▸ Exercise
Extract all data as written.

## START Information provided

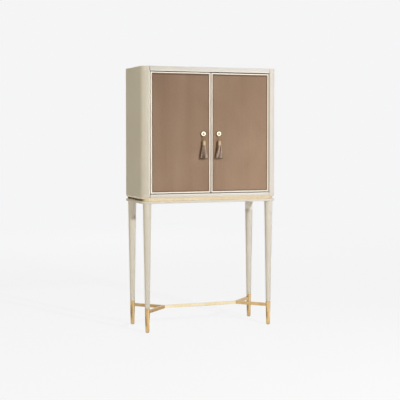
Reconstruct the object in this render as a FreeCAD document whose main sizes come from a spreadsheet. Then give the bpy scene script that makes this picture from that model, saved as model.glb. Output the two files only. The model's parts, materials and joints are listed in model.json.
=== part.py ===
import FreeCAD, Part
import math
import os
import re
import Sketcher

# Bar cabinet on legs, with two doors, tassel pulls and a shelf that folds out from the right door.
# X runs to the right, Y to the back and Z up. The origin is on the floor, in the middle of the
# outline that the case and the tassels in front of it make together. Sizes are in millimetres.

SIZES = {
    # case
    "case_width": 850, "case_depth": 355,
    "corner_radius": 43.5, "rear_radius": 40, "post_depth": 44, "post_flat": 1, "post_chamfer": 6.3,
    "rear_flat": 3, "side_wall": 22, "board": 22, "back_board": 10,
    "top_rail_height": 28, "bottom_rail_height": 19, "rail_depth": 22,
    "edge_ease": 0.8, "low_edge_radius": 3,
    # base and legs
    "leg_height": 754, "plate_height": 15, "plate_edge_radius": 3,
    "band_height": 20, "band_inset": 10, "band_wall": 1.5,
    "leg_inset_side": 39.5, "leg_inset_end": 29, "leg_top_radius": 24.5, "leg_low_radius": 14.5,
    "sabot_top": 143, "sabot_top_radius": 15, "sabot_low_radius": 12, "sabot_floor": 8,
    "glide_height": 4, "glide_radius": 9.5, "tenon_radius": 9, "tenon_fit": 0.05,
    "leg_bolt_radius": 5, "leg_bolt_in_leg": 32, "leg_bolt_in_core": 10,
    # stretcher
    "stretcher_low": 112, "stretcher_height": 18, "stretcher_depth": 15, "junction_x": 234,
    "stud_radius": 3, "stud_length": 34,
    # doors
    "door_thickness": 22, "door_end_gap": 4.8, "door_side_gap": 2.2, "door_middle_gap": 5.6,
    "door_frame": 7.6, "door_panel": 17.5, "door_recess": 2.5,
    "pivot_inset": 10, "pivot_setback": 6, "pivot_radius": 2.5, "pivot_fit": 0.05,
    "bush_wall": 1.5, "bush_height": 7, "pivot_plate": 2, "pivot_plate_width": 12,
    "pivot_plate_front": 1, "pivot_plate_inner": 20, "pivot_plate_outer": 10,
    "catch_width": 45, "catch_depth": 15, "catch_height": 20, "catch_inner": 12, "catch_gap": 0.5,
    "strike_thickness": 1.5, "strike_height": 7,
    # shelves and back
    "lower_bay": 315, "upper_bay": 380, "shelf_setback": 50, "partition_setback": 62, "partition": 18,
    "glass": 6, "glass_depth": 178, "glass_level": 197, "glass_gap": 1.5,
    "shelf_pin_radius": 2.5, "shelf_pin_in_wall": 10, "shelf_pin_reach": 12, "shelf_pin_inset": 28,
    "mirror": 4, "mirror_margin": 6,
    "screw_radius": 1.75, "screw_head_radius": 3.6, "screw_head": 2.4, "screw_length": 28, "screw_inset": 60,
    # fold out shelf on the right door
    "flap_thickness": 16, "flap_length": 205, "flap_meeting_margin": 81.2, "flap_hinge_margin": 28,
    "flap_rest_gap": 3,
    "leaf": 2, "leaf_width": 40, "leaf_length": 24, "knuckle_radius": 3.5, "knuckle_gap": 0.3,
    "knuckle_middle": 14, "knuckle_clear": 0.5, "hinge_pin_radius": 1.5, "hinge_fit": 0.05,
    "hinge_edge_gap": 4, "hinge_inset": 45, "leaf_offset": 2,
    "ring_radius": 13, "ring_bore": 10.5, "ring_from_edge": 24,
    "magnet_radius": 6, "magnet_from_edge": 20, "magnet_aside": 70, "magnet_gap": 0.4,
    # pulls
    "pull_spacing": 97, "pull_height": 1158.5, "rose_radius": 16, "rose_thickness": 10,
    "rose_step": 2.2, "post_radius": 2.2, "link_standoff": 15.5, "link_wire": 1, "link_fit": 0.1,
    "link_length": 34, "knob_end_radius": 3.6, "knob_end": 3.6, "knob_end_slope": 1, "knob_end_gap": 0.6,
    "pull_screw_radius": 2, "pull_screw_in_knob": 9, "pull_screw_head_radius": 4.5,
    "pull_screw_head": 2.6, "pull_screw_clear": 0.2,
    "eye_wire": 1.2, "eye_clear": 0.4, "cap_height": 27, "cap_radius": 9.8, "cap_top_radius": 6,
    "cap_neck": 3.5, "cap_bead": 3, "cap_step": 0.8, "skirt_height": 77, "skirt_top_radius": 8.8,
    "skirt_top_width": 9.3, "skirt_half_width": 24, "skirt_half_depth": 12.5, "skirt_waist_width": 15.5,
    "skirt_waist_depth": 10.4, "skirt_waist_drop": 34,
}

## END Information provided

▸ Complete response
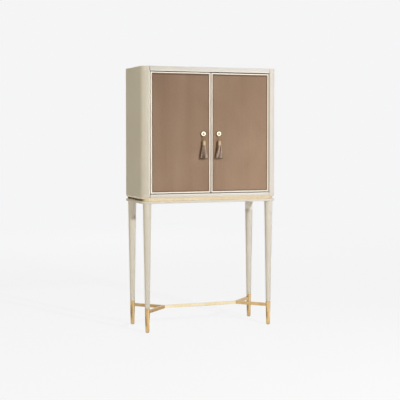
Reconstruct the object in this render as a FreeCAD document whose main sizes come from a spreadsheet. Then give the bpy scene script that makes this picture from that model, saved as model.glb. Output the two files only. The model's parts, materials and joints are listed in model.json.
=== part.py ===
import FreeCAD, Part
import math
import os
import re
import Sketcher

# Bar cabinet on legs, with two doors, tassel pulls and a shelf that folds out from the right door.
# X runs to the right, Y to the back and Z up. The origin is on the floor, in the middle of the
# outline that the case and the tassels in front of it make together. Sizes are in millimetres.

SIZES = {
    # case
    "case_width": 850, "case_depth": 355,
    "corner_radius": 43.5, "rear_radius": 40, "post_depth": 44, "post_flat": 1, "post_chamfer": 6.3,
    "rear_flat": 3, "side_wall": 22, "board": 22, "back_board": 10,
    "top_rail_height": 28, "bottom_rail_height": 19, "rail_depth": 22,
    "edge_ease": 0.8, "low_edge_radius": 3,
    # base and legs
    "leg_height": 754, "plate_height": 15, "plate_edge_radius": 3,
    "band_height": 20, "band_inset": 10, "band_wall": 1.5,
    "leg_inset_side": 39.5, "leg_inset_end": 29, "leg_top_radius": 24.5, "leg_low_radius": 14.5,
    "sabot_top": 143, "sabot_top_radius": 15, "sabot_low_radius": 12, "sabot_floor": 8,
    "glide_height": 4, "glide_radius": 9.5, "tenon_radius": 9, "tenon_fit": 0.05,
    "leg_bolt_radius": 5, "leg_bolt_in_leg": 32, "leg_bolt_in_core": 10,
    # stretcher
    "stretcher_low": 112, "stretcher_height": 18, "stretcher_depth": 15, "junction_x": 234,
    "stud_radius": 3, "stud_length": 34,
    # doors
    "door_thickness": 22, "door_end_gap": 4.8, "door_side_gap": 2.2, "door_middle_gap": 5.6,
    "door_frame": 7.6, "door_panel": 17.5, "door_recess": 2.5,
    "pivot_inset": 10, "pivot_setback": 6, "pivot_radius": 2.5, "pivot_fit": 0.05,
    "bush_wall": 1.5, "bush_height": 7, "pivot_plate": 2, "pivot_plate_width": 12,
    "pivot_plate_front": 1, "pivot_plate_inner": 20, "pivot_plate_outer": 10,
    "catch_width": 45, "catch_depth": 15, "catch_height": 20, "catch_inner": 12, "catch_gap": 0.5,
    "strike_thickness": 1.5, "strike_height": 7,
    # shelves and back
    "lower_bay": 315, "upper_bay": 380, "shelf_setback": 50, "partition_setback": 62, "partition": 18,
    "glass": 6, "glass_depth": 178, "glass_level": 197, "glass_gap": 1.5,
    "shelf_pin_radius": 2.5, "shelf_pin_in_wall": 10, "shelf_pin_reach": 12, "shelf_pin_inset": 28,
    "mirror": 4, "mirror_margin": 6,
    "screw_radius": 1.75, "screw_head_radius": 3.6, "screw_head": 2.4, "screw_length": 28, "screw_inset": 60,
    # fold out shelf on the right door
    "flap_thickness": 16, "flap_length": 205, "flap_meeting_margin": 81.2, "flap_hinge_margin": 28,
    "flap_rest_gap": 3,
    "leaf": 2, "leaf_width": 40, "leaf_length": 24, "knuckle_radius": 3.5, "knuckle_gap": 0.3,
    "knuckle_middle": 14, "knuckle_clear": 0.5, "hinge_pin_radius": 1.5, "hinge_fit": 0.05,
    "hinge_edge_gap": 4, "hinge_inset": 45, "leaf_offset": 2,
    "ring_radius": 13, "ring_bore": 10.5, "ring_from_edge": 24,
    "magnet_radius": 6, "magnet_from_edge": 20, "magnet_aside": 70, "magnet_gap": 0.4,
    # pulls
    "pull_spacing": 97, "pull_height": 1158.5, "rose_radius": 16, "rose_thickness": 10,
    "rose_step": 2.2, "post_radius": 2.2, "link_standoff": 15.5, "link_wire": 1, "link_fit": 0.1,
    "link_length": 34, "knob_end_radius": 3.6, "knob_end": 3.6, "knob_end_slope": 1, "knob_end_gap": 0.6,
    "pull_screw_radius": 2, "pull_screw_in_knob": 9, "pull_screw_head_radius": 4.5,
    "pull_screw_head": 2.6, "pull_screw_clear": 0.2,
    "eye_wire": 1.2, "eye_clear": 0.4, "cap_height": 27, "cap_radius": 9.8, "cap_top_radius": 6,
    "cap_neck": 3.5, "cap_bead": 3, "cap_step": 0.8, "skirt_height": 77, "skirt_top_radius": 8.8,
    "skirt_top_width": 9.3, "skirt_half_width": 24, "skirt_half_depth": 12.5, "skirt_waist_width": 15.5,
    "skirt_waist_depth": 10.4, "skirt_waist_drop": 34,
}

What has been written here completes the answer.